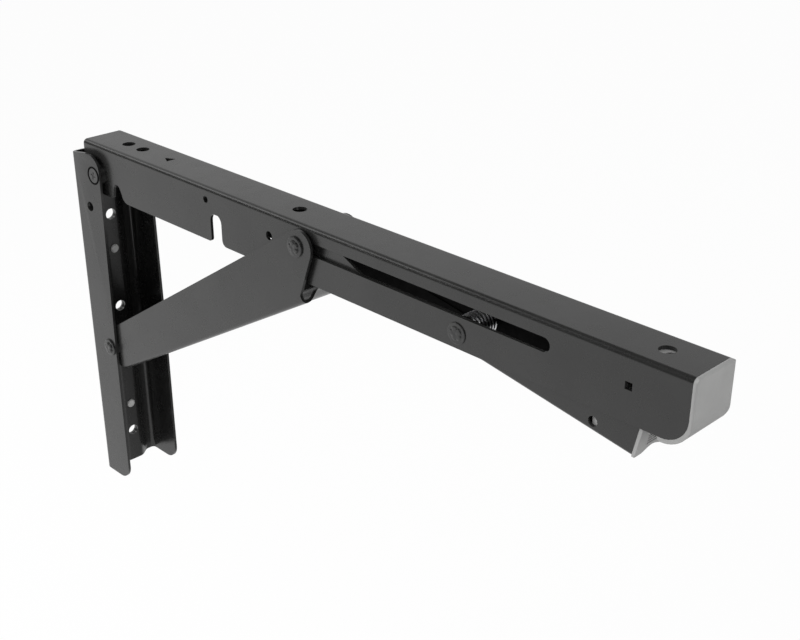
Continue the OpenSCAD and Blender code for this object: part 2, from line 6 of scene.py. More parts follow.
import bmesh
import bpy
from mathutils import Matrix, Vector


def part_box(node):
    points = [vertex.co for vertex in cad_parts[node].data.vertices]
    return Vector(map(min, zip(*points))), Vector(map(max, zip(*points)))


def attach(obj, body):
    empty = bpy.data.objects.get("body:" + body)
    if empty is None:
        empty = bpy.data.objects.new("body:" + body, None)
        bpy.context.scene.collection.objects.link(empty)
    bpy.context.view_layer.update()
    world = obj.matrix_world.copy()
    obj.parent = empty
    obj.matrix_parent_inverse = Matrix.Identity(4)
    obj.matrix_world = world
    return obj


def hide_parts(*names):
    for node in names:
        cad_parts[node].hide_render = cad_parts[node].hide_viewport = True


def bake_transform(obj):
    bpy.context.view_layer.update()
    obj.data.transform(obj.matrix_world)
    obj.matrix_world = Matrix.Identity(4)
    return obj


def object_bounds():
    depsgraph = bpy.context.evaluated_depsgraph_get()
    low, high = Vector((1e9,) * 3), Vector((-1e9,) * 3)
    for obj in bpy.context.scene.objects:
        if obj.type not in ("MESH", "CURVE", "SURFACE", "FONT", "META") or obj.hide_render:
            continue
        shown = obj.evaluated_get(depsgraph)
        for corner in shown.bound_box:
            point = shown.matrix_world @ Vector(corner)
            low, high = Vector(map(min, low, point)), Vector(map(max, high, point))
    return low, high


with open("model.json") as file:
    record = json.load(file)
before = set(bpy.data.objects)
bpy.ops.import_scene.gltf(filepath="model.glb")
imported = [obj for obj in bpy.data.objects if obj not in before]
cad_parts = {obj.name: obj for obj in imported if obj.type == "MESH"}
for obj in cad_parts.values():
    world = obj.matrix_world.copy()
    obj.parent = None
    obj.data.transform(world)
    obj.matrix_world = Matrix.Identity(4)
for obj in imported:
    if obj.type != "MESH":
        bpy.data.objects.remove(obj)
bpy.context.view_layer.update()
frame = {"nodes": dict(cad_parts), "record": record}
MM = 0.001

# ---------------------------------------------------------------- sizes that the solids have, in millimetres
# the wall and the shelf's underside, from the frame's origin
WALL_X = -5.9
SHELF_Z = 47.2
# pivots, each by its distance from the wall and its height over the shelf's underside
ARM_PIVOT = (19.8, -16.9)
STRUT_PIVOT = (19.8, -120.9)
SLIDE_PIVOT = (187.8, -10.3)
LEVER_PIVOT = (286.1, -21.2)
# the sheet, and half the width of each channel over its sides
SHEET = 1.5
RAIL_HALF = 17.7
STRUT_HALF = 15.5
ARM_HALF = 12.65
LEVER_HALF = 10.65
# each pin's shank radius, head radius and head height
STRUT_PIN = (3.5, 5.0, 1.9)
LEVER_PIN = (3.0, 4.9, 1.1)
SLIDE_RIVET = (3.1, 5.0, 1.9)


def at(point, y=0.0):
    """A point given by its distance from the wall and its height over the shelf, in metres in the frame."""
    return Vector(((point[0] + WALL_X) * MM, y * MM, (point[1] + SHELF_Z) * MM))


def stand(name, data):
    """An object with this mesh, curve, lamp or camera, in the scene."""
    obj = bpy.data.objects.new(name, data)
    bpy.context.scene.collection.objects.link(obj)
    return obj


# ---------------------------------------------------------------- shapes built from rows of corners
def ring(shape, count, corner):
    """One closed row of corners: corner(turn) gives the place of each."""
    return [shape.verts.new(corner(2.0 * math.pi * k / count)) for k in range(count)]


def skin(shape, rows):
    """Faces between each row of corners and the next."""
    for row, after in zip(rows, rows[1:]):
        for k in range(len(row)):
            following = (k + 1) % len(row)
            shape.faces.new((row[k], row[following], after[following], after[k]))


def shade_smooth(mesh, sharp):
    """Smooth shading, with edges over this many degrees kept sharp."""
    mesh.polygons.foreach_set("use_smooth", [True] * len(mesh.polygons))
    mesh.set_sharp_from_angle(angle=math.radians(sharp))


def made_mesh(shape, name):
    mesh = bpy.data.meshes.new(name)
    shape.to_mesh(mesh)
    shape.free()
    return mesh


# ---------------------------------------------------------------- camera
def place_camera():
    data = bpy.data.cameras.new("camera")
    data.sensor_width = 36.0
    data.lens = 56.67
    data.clip_start = 0.01
    data.clip_end = 20.0
    camera = stand("camera", data)
    camera.location = (0.5951, -0.3574, 0.2541)
    camera.rotation_euler = (math.radians(64.538), 0.0, math.radians(45.275))
    bpy.context.scene.camera = camera


place_camera()


# ---------------------------------------------------------------- materials
class Shading:
    """A material's node tree, with short words for the nodes that these finishes use."""

    def __init__(self, name):
        self.material = bpy.data.materials.new(name)
        self.material.use_nodes = True
        self.nodes = self.material.node_tree.nodes
        self.links = self.material.node_tree.links
        self.shader = self.nodes["Principled BSDF"]
        self.place = self.nodes.new("ShaderNodeTexCoord").outputs["Object"]

    def noise(self, scale, detail):
        node = self.nodes.new("ShaderNodeTexNoise")
        node.inputs["Scale"].default_value = scale
        node.inputs["Detail"].default_value = detail
        node.inputs["Roughness"].default_value = 0.55
        self.links.new(self.place, node.inputs["Vector"])
        return node.outputs["Fac"]

    def ramp(self, value, *stops):
        node = self.nodes.new("ShaderNodeValToRGB")
        for element, (position, colour) in zip(node.color_ramp.elements, stops):
            element.position = position
            element.color = tuple(colour) + (1.0,)
        self.links.new(value, node.inputs["Fac"])
        return node.outputs["Color"]

    def spread(self, value, low, high):
        """The middle of the noise's range, spread from low to high."""
        node = self.nodes.new("ShaderNodeMapRange")
        for name, number in (("From Min", 0.3), ("From Max", 0.7), ("To Min", low), ("To Max", high)):
            node.inputs[name].default_value = number
        self.links.new(value, node.inputs["Value"])
        return node.outputs["Result"]

    def bump(self, height, strength, depth, under=None):
        node = self.nodes.new("ShaderNodeBump")
        node.inputs["Strength"].default_value = strength
        node.inputs["Distance"].default_value = depth
        self.links.new(height, node.inputs["Height"])
        if under is not None:
            self.links.new(under, node.inputs["Normal"])
        return node.outputs["Normal"]

    def give(self, socket, value):
        self.links.new(value, self.shader.inputs[socket])

    def fix(self, **values):
        for name, value in values.items():
            self.shader.inputs[name].default_value = value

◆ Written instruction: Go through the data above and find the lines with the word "collection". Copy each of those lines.

◆ Solved problem:
        bpy.context.scene.collection.objects.link(empty)
    bpy.context.scene.collection.objects.link(obj)